[Exercise material start]
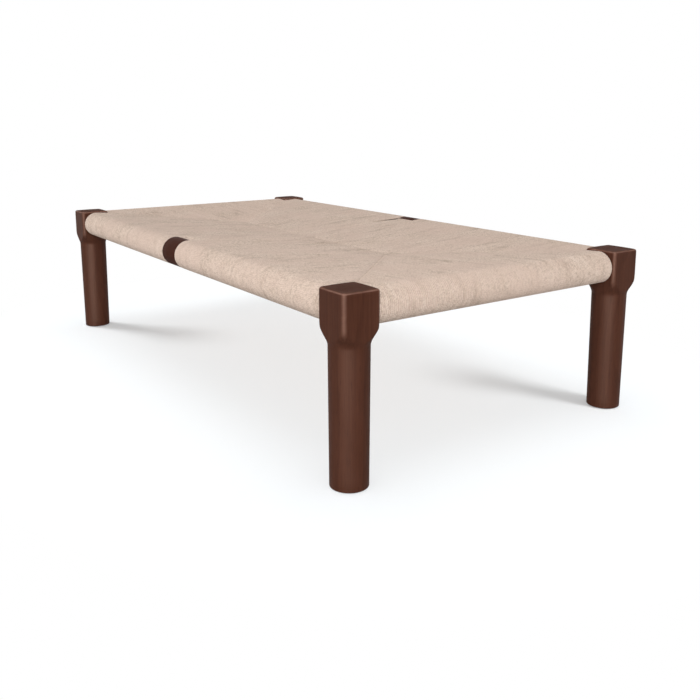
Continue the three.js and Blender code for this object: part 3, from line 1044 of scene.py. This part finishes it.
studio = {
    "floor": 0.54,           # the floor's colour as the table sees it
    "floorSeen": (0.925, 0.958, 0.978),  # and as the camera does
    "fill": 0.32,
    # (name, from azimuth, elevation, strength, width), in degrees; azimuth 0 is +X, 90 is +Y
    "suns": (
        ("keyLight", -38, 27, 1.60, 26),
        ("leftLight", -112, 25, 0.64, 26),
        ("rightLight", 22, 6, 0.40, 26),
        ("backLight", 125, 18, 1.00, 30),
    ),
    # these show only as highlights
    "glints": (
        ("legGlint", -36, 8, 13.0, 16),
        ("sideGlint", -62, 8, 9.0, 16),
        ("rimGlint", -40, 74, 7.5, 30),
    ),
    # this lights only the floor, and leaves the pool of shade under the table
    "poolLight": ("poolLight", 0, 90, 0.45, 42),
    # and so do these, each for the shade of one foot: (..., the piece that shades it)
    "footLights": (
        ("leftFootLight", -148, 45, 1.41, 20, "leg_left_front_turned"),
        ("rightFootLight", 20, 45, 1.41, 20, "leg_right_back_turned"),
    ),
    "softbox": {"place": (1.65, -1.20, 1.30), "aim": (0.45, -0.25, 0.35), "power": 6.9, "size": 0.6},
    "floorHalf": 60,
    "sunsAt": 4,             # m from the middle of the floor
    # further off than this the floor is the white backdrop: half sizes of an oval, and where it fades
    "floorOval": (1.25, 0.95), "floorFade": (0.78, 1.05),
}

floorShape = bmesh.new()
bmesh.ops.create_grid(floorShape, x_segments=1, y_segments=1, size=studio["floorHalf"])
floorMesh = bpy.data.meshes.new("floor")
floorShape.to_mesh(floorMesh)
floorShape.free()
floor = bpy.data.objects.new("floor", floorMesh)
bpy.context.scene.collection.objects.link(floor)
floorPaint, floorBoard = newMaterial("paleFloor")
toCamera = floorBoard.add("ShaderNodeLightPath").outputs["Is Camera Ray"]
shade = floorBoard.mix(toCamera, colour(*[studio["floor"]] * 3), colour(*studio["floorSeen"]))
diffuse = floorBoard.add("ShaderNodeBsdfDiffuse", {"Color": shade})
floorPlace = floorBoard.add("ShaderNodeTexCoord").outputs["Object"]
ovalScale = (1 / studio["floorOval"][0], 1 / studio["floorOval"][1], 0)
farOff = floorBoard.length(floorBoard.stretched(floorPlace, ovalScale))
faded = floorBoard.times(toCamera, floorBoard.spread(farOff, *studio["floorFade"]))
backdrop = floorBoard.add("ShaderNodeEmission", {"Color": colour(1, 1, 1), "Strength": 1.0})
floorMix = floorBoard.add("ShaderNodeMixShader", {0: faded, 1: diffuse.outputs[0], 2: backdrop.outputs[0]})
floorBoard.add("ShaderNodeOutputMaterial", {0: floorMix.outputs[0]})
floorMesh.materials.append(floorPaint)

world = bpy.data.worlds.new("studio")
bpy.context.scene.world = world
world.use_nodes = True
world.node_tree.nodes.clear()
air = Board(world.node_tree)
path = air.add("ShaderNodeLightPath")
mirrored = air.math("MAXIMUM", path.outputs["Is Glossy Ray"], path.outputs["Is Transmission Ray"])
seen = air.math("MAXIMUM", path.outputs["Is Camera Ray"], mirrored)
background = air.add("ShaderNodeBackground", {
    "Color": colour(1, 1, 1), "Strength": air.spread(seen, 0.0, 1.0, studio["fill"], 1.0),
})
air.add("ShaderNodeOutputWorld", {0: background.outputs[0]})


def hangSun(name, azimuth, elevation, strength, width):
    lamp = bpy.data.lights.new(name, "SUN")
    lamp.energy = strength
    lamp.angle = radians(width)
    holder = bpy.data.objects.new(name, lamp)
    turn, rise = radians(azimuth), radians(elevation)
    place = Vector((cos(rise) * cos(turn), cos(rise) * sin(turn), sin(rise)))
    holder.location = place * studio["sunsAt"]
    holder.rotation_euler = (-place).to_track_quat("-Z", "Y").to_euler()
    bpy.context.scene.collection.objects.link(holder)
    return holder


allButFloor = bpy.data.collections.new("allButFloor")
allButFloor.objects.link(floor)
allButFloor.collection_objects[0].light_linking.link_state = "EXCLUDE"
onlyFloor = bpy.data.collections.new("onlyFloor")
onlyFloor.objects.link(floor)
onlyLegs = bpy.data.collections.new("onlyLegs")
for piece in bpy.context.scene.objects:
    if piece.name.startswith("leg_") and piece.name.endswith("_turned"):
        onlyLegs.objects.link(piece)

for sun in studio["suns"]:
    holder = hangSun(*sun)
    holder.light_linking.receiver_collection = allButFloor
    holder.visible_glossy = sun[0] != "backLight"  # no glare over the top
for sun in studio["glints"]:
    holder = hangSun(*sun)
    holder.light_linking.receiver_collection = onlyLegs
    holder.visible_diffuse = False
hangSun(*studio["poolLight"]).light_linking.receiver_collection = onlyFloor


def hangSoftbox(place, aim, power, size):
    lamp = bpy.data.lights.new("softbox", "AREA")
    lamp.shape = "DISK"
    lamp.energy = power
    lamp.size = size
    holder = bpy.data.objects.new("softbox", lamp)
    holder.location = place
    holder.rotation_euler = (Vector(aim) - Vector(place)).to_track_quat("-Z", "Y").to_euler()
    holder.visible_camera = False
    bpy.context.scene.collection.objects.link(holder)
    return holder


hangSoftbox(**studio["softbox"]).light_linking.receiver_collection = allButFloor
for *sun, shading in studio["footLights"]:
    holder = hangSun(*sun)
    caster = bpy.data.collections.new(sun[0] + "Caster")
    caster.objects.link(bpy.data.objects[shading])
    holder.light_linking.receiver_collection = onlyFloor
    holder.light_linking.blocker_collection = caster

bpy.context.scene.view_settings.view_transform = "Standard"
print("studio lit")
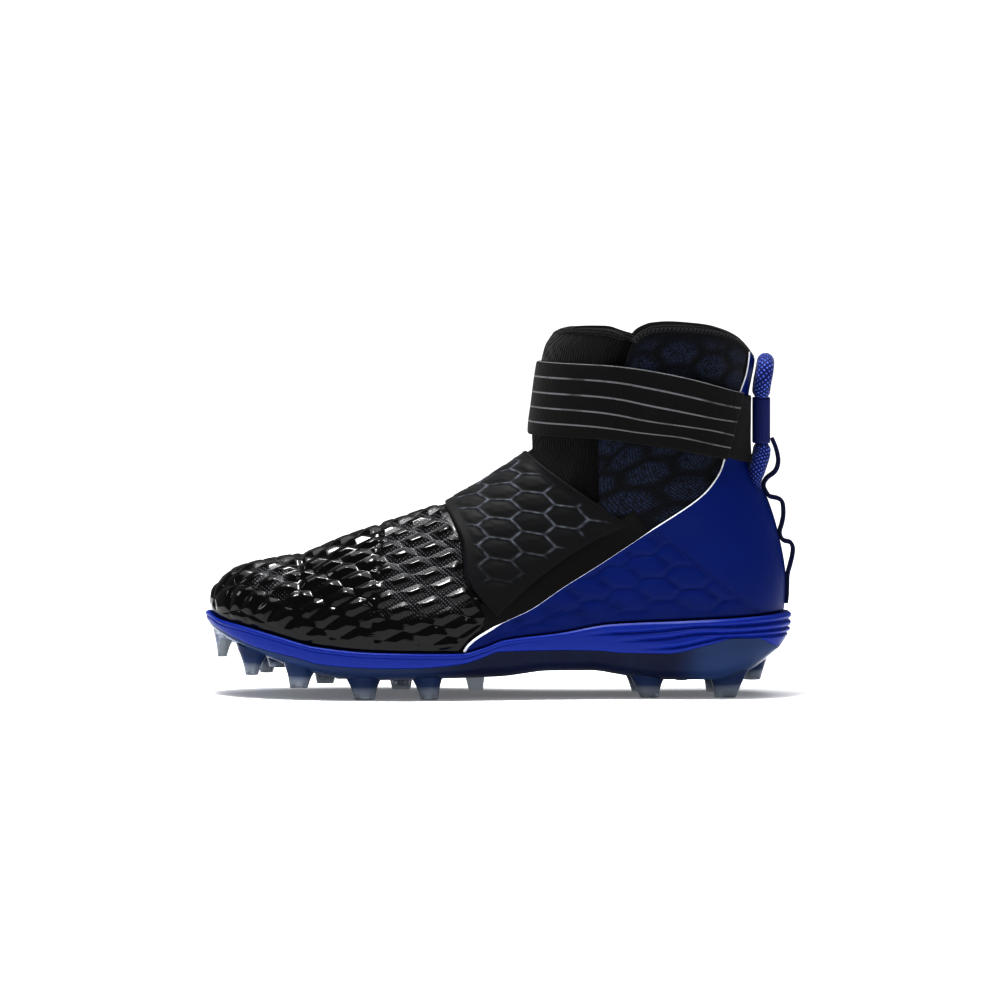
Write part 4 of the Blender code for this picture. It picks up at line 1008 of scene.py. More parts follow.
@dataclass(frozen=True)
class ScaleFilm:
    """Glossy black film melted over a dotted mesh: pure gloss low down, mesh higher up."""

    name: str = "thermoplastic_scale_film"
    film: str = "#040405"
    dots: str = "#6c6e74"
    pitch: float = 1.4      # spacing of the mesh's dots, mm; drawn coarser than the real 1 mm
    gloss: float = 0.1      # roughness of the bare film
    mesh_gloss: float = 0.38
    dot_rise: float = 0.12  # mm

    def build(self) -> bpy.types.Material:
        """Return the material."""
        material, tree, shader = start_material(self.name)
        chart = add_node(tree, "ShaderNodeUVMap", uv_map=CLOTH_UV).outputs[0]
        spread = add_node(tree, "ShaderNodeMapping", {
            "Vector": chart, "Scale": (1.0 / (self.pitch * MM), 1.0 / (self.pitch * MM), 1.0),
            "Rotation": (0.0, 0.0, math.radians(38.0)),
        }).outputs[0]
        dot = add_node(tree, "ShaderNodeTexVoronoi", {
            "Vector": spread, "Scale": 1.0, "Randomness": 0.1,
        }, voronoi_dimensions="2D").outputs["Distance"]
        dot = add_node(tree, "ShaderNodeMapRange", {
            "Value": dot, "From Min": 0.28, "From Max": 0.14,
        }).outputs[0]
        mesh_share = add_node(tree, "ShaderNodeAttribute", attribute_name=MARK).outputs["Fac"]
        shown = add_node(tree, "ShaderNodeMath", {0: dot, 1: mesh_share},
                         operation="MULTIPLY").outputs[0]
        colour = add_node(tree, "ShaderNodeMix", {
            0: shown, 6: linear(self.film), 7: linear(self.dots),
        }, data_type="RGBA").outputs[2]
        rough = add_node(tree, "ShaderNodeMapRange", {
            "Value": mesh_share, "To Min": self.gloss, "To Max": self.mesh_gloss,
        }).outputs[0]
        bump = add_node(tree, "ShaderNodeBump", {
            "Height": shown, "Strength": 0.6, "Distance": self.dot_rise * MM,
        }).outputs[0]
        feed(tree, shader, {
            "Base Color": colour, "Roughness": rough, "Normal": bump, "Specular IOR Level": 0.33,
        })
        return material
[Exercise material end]
Aim: Each line that holds the word "part" should be extracted from the records.

Result:
Continue the three.js and Blender code for this object: part 3, from line 1044 of scene.py. This part finishes it.
Write part 4 of the Blender code for this picture. It picks up at line 1008 of scene.py. More parts follow.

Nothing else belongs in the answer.